I asked Stebs what he thinks helped him become successful so quickly, and the answer he stressed was working for free.  He says that when he first went full-time, he did almost everything for free. He went to small businesses and said, “hey, I’ve got a camera and I’d like to do some artistic work for your business to fine-tune my abilities.”  This allowed him to do whatever he wanted artistically, and to take the time to do it to his standards.  Some of these initial clients led to nothing more than work for his reel, but others became invaluable connections in his network, passing his name to other people that would later be high-paying clients.  “The word ‘free’ should be in your post so many times in this section because filmmakers shouldn’t be afraid to work for free, especially when they’re starting out,” Stebs says.

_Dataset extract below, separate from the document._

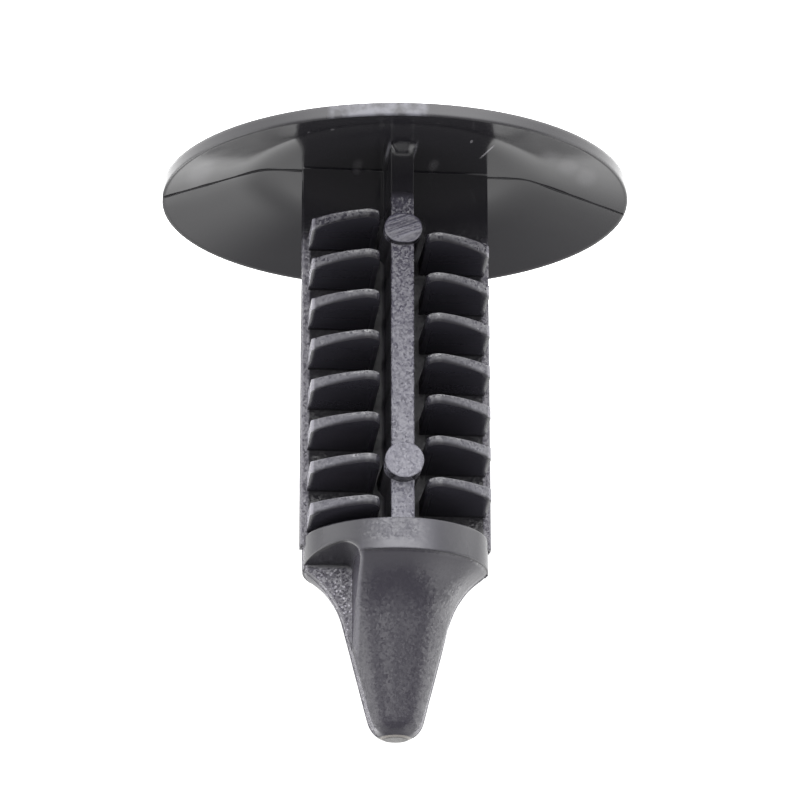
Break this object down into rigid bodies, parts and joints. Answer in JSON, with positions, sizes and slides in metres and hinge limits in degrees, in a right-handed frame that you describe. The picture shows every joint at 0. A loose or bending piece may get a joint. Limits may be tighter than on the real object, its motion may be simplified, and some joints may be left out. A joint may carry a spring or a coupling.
{
  "type": "push-in trim panel clip",
  "caption": "One-piece moulded push-in clip: a thin umbrella head and a finned stem with a tapered nose that holds a trim panel in a round hole.",
  "frame": {"origin": "centre of the flat on the head's outer face, which the clip stands on", "axes": "+Z along the stem from the head to the tip of the nose; the mould parts at the plane Y = 0, and the flat web of the stem lies in it, across X"},
  "size_m": [0.02, 0.02, 0.0259],
  "materials": {
    "black_moulded_plastic": "satin black, moulded smooth on the head and nose, spark-eroded grain on the stem"
  },
  "bodies": {
    "root": {"push_clip": "black_moulded_plastic"}
  },
  "joints": []
}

Most of the people Stebs works closely with are his best friends.  He feels that having close personal and emotional relationships is extremely important to his ability to work with his crew.  He’s currently in pre-production for a feature film that involves his best friends.  They will be both crew and actors, and the script is a pseudo-documentary about Stebs and his friends on a road trip that turns tragic.  They’ll be traveling to Montreal to shoot, crashing a car, and lots of other fun stuff.  He’s organizing a much larger crew than usual, including a makeup artist, boom operator, and other specialty roles to make this happen.  They’re funding it with IndieGoGo and hoping to find other investors.  Stebs thinks production will probably cost anywhere from $50,000 to $100,000.

What’s the future of filmmaking?  There’s an emergence of filmmakers who are making productions with fewer people and for much lower cost. Video is becoming part of how we communicate with people across the globe.  It’s repurposing people from the film industry who used to work on big crews — with modern day hunger for video content, there’s a larger need for filmmakers on smaller productions.